### [Exercise prompt]
From the line with "hoop_tube();" to the line with "bpy.context.scene.collection.objects.link(empty)", both lines included, set down exactly those lines, please, and no others.

### [Data shown]

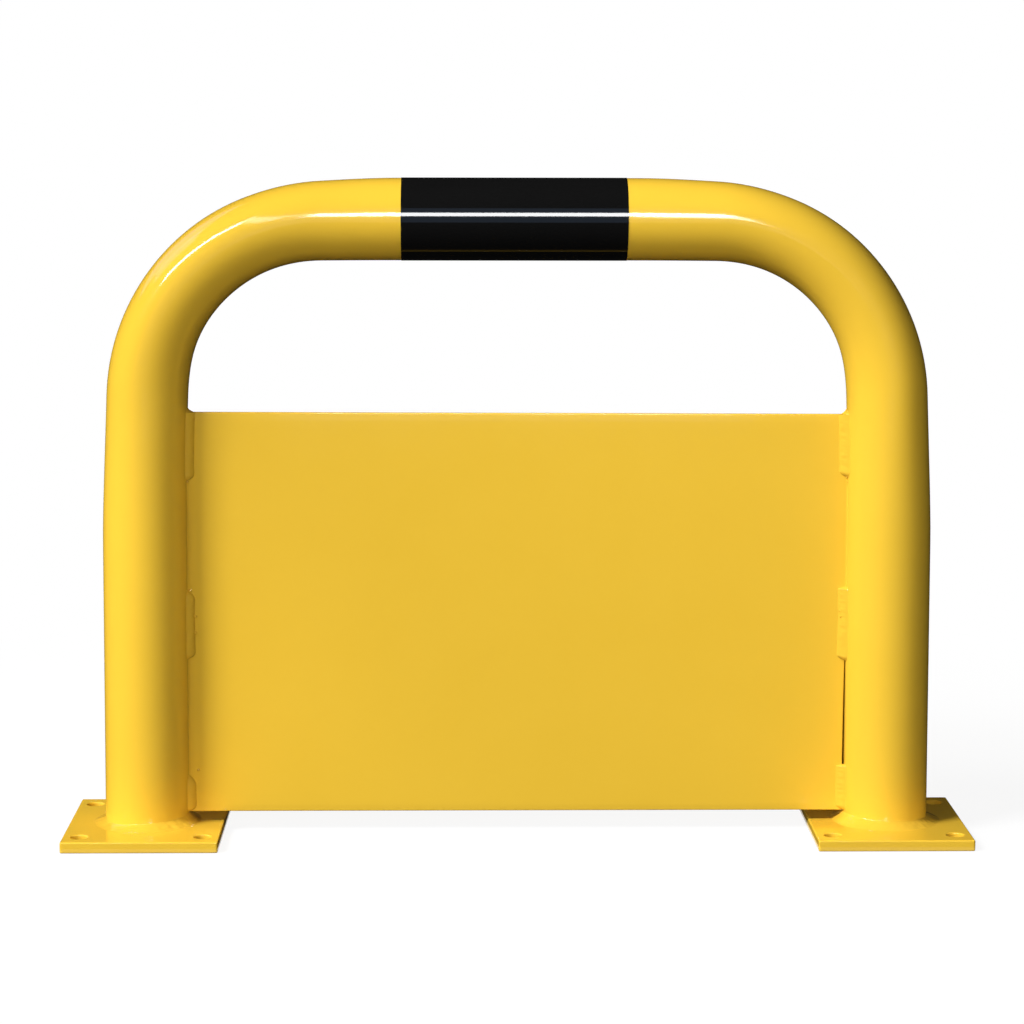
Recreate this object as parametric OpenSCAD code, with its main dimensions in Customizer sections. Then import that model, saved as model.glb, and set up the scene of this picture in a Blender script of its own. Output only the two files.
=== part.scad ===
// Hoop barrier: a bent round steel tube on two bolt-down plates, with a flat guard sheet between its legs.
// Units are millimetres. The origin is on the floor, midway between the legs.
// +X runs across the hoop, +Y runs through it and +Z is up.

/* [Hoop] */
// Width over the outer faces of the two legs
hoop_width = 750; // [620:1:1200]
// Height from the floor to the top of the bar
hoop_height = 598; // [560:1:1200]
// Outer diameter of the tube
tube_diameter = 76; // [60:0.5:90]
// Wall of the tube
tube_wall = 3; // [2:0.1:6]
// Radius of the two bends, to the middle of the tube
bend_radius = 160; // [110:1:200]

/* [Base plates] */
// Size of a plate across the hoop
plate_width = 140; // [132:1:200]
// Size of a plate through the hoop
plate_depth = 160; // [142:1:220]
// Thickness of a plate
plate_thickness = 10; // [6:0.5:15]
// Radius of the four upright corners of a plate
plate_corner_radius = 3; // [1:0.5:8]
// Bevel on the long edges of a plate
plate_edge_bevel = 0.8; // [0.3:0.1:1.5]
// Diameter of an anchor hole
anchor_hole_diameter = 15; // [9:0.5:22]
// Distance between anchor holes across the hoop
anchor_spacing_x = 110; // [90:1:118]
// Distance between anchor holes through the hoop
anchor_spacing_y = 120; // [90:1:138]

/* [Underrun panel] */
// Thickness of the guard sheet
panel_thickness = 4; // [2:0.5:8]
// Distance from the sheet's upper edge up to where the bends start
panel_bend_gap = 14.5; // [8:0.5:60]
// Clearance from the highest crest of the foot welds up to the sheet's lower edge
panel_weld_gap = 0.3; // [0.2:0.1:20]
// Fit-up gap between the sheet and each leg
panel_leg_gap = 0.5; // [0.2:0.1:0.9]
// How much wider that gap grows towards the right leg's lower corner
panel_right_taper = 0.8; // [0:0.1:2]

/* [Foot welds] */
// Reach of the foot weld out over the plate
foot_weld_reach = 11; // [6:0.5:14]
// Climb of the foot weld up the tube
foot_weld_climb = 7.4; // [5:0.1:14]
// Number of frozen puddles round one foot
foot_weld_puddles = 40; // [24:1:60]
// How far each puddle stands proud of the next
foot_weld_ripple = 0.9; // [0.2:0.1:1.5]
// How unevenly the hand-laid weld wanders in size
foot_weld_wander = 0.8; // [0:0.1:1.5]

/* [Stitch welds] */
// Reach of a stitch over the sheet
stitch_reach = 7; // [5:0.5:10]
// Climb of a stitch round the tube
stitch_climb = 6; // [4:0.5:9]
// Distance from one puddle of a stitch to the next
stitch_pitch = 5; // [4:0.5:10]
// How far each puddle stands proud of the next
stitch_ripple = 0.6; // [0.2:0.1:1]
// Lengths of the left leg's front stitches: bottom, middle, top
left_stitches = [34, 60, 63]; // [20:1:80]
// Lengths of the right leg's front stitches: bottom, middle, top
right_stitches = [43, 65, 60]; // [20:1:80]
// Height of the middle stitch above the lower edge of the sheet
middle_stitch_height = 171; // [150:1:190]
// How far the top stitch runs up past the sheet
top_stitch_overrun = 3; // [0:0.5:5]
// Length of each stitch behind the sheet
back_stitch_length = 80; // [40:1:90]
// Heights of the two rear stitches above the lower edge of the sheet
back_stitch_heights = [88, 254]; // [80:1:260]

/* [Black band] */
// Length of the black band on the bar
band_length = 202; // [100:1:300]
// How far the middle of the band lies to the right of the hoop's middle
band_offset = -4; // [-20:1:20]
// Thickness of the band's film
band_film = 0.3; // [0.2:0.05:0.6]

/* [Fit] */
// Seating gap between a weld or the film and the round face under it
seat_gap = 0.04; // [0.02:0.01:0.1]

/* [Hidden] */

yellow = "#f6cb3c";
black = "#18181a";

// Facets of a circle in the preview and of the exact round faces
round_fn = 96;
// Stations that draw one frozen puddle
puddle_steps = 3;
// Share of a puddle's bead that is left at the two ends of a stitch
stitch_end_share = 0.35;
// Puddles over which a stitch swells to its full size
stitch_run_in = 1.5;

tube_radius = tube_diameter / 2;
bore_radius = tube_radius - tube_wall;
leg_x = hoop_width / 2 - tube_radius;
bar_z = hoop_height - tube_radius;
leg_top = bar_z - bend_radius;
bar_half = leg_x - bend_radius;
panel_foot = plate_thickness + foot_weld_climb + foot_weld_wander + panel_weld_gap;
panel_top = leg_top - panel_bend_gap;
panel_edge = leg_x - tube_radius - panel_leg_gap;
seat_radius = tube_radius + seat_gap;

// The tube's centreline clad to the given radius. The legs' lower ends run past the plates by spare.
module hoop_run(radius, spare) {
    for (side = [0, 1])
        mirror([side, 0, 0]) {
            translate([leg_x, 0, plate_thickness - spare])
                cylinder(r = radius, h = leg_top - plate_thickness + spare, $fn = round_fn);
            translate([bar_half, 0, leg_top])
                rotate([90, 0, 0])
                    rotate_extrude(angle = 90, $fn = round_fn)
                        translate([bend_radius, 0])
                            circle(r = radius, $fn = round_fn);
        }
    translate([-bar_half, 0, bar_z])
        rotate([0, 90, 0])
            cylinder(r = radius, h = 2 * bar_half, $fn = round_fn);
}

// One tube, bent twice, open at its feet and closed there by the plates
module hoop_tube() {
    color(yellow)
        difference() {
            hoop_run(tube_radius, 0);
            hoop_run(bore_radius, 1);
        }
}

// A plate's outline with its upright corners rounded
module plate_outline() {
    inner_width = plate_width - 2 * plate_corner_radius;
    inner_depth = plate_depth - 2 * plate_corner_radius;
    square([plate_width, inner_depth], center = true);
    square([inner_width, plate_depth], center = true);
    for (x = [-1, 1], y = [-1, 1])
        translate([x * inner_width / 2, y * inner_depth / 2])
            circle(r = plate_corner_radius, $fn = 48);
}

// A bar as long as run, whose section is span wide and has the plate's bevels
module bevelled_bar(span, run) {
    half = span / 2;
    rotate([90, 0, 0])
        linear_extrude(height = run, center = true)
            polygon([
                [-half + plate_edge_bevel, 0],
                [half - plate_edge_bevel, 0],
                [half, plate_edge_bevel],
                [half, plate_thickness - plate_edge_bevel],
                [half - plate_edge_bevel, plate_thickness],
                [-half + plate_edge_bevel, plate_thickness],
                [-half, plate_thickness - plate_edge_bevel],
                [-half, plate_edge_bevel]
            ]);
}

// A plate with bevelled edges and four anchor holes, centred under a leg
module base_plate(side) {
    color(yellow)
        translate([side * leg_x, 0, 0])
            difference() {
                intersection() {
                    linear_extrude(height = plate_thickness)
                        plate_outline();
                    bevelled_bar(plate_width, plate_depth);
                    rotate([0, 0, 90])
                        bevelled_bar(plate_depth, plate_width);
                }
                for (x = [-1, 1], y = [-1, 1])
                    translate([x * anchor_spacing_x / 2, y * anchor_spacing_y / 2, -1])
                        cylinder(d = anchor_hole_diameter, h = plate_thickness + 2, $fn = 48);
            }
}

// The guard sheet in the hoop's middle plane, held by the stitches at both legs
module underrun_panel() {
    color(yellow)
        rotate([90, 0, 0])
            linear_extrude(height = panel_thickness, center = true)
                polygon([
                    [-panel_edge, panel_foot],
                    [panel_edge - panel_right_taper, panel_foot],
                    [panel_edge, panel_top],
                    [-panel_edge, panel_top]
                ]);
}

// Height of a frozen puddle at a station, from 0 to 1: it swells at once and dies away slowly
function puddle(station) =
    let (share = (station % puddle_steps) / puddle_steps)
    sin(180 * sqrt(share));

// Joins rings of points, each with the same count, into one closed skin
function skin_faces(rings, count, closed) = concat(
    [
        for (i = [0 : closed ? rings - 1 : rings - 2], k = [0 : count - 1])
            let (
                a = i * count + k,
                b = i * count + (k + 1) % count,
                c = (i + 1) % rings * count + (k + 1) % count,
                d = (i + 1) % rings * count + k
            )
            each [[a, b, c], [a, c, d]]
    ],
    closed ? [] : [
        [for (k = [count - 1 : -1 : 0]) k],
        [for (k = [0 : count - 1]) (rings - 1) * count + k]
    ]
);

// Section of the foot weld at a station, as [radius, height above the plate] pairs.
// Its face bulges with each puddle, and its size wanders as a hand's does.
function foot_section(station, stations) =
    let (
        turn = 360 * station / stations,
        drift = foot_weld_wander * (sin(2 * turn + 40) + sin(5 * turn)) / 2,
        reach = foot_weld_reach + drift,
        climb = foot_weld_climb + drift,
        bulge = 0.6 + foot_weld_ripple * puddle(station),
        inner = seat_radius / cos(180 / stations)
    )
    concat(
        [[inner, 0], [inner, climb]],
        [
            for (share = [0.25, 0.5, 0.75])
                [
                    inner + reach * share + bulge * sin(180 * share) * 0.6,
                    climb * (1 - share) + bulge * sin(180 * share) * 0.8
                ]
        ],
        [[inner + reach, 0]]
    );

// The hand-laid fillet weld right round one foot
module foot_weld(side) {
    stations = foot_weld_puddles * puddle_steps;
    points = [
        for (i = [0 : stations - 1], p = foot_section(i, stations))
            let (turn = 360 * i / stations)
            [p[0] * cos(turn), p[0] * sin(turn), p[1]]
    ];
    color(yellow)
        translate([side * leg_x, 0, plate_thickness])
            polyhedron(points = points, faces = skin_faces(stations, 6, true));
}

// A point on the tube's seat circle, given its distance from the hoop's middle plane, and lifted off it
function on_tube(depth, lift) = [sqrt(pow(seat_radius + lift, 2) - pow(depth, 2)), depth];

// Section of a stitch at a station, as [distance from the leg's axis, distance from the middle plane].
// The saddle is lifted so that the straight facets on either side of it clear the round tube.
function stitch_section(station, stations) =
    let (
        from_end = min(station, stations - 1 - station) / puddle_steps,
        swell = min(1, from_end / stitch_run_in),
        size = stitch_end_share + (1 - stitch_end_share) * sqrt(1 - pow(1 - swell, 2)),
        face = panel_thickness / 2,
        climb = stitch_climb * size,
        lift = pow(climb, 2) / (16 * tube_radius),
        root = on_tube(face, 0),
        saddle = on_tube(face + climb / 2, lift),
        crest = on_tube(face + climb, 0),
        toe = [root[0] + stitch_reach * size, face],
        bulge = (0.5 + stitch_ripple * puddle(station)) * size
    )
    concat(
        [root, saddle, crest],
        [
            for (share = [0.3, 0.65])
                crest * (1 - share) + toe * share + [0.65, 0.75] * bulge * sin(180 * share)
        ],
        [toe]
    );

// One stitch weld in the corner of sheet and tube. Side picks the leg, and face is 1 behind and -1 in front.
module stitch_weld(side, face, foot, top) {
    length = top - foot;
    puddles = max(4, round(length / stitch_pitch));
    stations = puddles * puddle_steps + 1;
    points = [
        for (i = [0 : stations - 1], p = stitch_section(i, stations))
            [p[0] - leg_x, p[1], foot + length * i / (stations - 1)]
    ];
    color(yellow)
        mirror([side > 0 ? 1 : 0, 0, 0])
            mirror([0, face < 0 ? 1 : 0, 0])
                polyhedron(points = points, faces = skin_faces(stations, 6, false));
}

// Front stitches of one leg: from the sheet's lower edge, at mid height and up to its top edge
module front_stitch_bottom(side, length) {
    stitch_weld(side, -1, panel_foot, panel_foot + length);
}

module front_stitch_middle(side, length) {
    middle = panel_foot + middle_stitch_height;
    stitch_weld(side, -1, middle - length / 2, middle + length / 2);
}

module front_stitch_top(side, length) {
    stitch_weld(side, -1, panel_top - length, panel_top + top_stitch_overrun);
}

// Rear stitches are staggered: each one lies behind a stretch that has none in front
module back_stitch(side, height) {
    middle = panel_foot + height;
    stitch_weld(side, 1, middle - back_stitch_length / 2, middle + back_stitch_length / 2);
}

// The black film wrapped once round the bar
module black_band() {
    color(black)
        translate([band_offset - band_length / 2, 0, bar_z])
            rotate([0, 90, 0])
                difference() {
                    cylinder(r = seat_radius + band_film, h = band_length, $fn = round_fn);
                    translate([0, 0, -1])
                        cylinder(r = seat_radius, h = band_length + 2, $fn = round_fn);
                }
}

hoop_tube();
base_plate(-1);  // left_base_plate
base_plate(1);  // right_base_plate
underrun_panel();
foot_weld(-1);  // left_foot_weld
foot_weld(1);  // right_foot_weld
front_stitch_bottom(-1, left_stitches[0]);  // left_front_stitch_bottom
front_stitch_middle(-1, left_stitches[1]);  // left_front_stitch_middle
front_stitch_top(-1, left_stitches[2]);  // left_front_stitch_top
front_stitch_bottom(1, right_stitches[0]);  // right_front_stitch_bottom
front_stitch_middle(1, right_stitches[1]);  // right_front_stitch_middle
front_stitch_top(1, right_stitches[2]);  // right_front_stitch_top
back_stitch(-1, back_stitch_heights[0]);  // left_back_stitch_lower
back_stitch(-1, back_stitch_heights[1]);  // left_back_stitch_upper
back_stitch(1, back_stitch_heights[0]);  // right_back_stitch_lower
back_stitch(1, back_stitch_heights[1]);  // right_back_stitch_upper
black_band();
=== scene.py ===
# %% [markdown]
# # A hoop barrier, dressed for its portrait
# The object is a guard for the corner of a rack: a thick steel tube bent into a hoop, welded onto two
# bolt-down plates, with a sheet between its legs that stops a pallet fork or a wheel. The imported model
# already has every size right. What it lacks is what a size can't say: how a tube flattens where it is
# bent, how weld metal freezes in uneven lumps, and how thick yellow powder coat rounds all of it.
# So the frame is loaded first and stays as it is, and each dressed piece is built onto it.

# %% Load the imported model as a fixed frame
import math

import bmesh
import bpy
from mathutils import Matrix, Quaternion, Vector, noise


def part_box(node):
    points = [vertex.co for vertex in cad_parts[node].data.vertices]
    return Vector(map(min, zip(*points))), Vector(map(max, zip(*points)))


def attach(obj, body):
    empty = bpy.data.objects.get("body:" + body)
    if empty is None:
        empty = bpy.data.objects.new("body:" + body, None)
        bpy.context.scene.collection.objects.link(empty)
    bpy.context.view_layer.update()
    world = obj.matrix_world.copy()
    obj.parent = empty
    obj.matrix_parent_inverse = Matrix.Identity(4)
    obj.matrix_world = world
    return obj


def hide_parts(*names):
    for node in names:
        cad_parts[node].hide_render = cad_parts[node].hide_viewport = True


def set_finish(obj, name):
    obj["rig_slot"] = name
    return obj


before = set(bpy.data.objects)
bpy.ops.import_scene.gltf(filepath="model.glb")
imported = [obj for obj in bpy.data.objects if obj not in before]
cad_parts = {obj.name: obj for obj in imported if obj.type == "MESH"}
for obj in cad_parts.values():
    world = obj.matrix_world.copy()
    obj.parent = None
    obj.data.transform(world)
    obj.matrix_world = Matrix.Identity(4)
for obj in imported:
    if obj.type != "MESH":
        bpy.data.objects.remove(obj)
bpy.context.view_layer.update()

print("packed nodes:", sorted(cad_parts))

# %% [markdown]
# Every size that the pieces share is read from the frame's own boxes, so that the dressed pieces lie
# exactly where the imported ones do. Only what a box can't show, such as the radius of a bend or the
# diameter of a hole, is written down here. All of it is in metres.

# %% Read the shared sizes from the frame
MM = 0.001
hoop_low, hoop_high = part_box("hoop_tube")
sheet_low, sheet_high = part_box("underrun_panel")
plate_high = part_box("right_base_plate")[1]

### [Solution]
hoop_tube();
base_plate(-1);  // left_base_plate
base_plate(1);  // right_base_plate
underrun_panel();
foot_weld(-1);  // left_foot_weld
foot_weld(1);  // right_foot_weld
front_stitch_bottom(-1, left_stitches[0]);  // left_front_stitch_bottom
front_stitch_middle(-1, left_stitches[1]);  // left_front_stitch_middle
front_stitch_top(-1, left_stitches[2]);  // left_front_stitch_top
front_stitch_bottom(1, right_stitches[0]);  // right_front_stitch_bottom
front_stitch_middle(1, right_stitches[1]);  // right_front_stitch_middle
front_stitch_top(1, right_stitches[2]);  // right_front_stitch_top
back_stitch(-1, back_stitch_heights[0]);  // left_back_stitch_lower
back_stitch(-1, back_stitch_heights[1]);  // left_back_stitch_upper
back_stitch(1, back_stitch_heights[0]);  // right_back_stitch_lower
back_stitch(1, back_stitch_heights[1]);  // right_back_stitch_upper
black_band();
=== scene.py ===
# %% [markdown]
# # A hoop barrier, dressed for its portrait
# The object is a guard for the corner of a rack: a thick steel tube bent into a hoop, welded onto two
# bolt-down plates, with a sheet between its legs that stops a pallet fork or a wheel. The imported model
# already has every size right. What it lacks is what a size can't say: how a tube flattens where it is
# bent, how weld metal freezes in uneven lumps, and how thick yellow powder coat rounds all of it.
# So the frame is loaded first and stays as it is, and each dressed piece is built onto it.

# %% Load the imported model as a fixed frame
import math

import bmesh
import bpy
from mathutils import Matrix, Quaternion, Vector, noise


def part_box(node):
    points = [vertex.co for vertex in cad_parts[node].data.vertices]
    return Vector(map(min, zip(*points))), Vector(map(max, zip(*points)))


def attach(obj, body):
    empty = bpy.data.objects.get("body:" + body)
    if empty is None:
        empty = bpy.data.objects.new("body:" + body, None)
        bpy.context.scene.collection.objects.link(empty)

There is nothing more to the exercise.